Regarding mineralogical investigations, the suggested sorption mechanisms onto Fe or Mn (hydr)oxides, the added value of EMPA results is limited, as sorption and incorporation cannot be distinguished. In situ spectroscopic techniques like X-ray adsorption spectroscopy (Nevidomskaya et al. 2016) might be a suitable tool, but are highly complex and not suitable for quality control in compost soil production. Another challenge is the quite high detection limit of EMPA which prevented the identification of the mineralogical bonding of Hg and Cd. Laser ablation inductively coupled plasma mass spectrometry (LA-ICP-MS) might be used for this purpose, but spatial resolution is worse than for EMPA. Recently, the authors have tested secondary ion mass spectrometry on the nanoscale (nanoSIMS) and obtained interesting results regarding the incorporation of metals in slags, but differentiation between sorption and incorporation is still not possible as long as samples have to be dried prior to analyses.

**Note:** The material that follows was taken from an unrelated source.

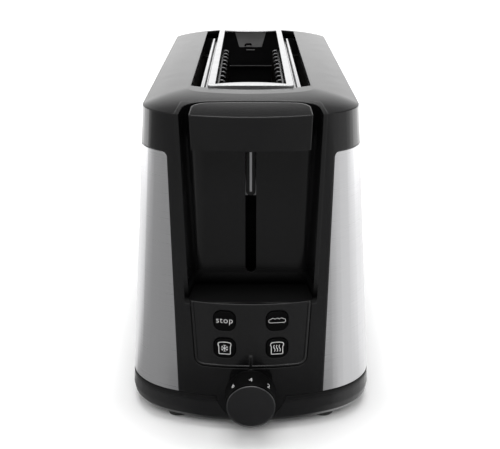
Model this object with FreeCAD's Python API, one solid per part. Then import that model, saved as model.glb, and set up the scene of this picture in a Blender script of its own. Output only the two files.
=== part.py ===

With respect to the objective to give further arguments to the authorities to replace pseudo-total contents as limit values for the recycling of excavated soils, the current study indicates that a combination of SCE and EMPA yields additional information to the mobility of metals in (excavated) soils which is relevant for their possible recycling despite exceeded limit values for pseudo-total content.

However, for standardization in waste management, both SCE and EMPA might be too complex methods and more simple methods need to be investigated. In this context it has to be mentioned that in certain legislations, a difference is made between geogenic and anthropogenic metal contaminations. Since SCE will not give any information about a geogenic or anthropogenic origin of a metal there is need to further examine methods for such a distinction. Wellacher et al. (2018) proposed to use the comparison of metal contents in different soil depths as well as in different size fractions. However, more research is needed for this distinction.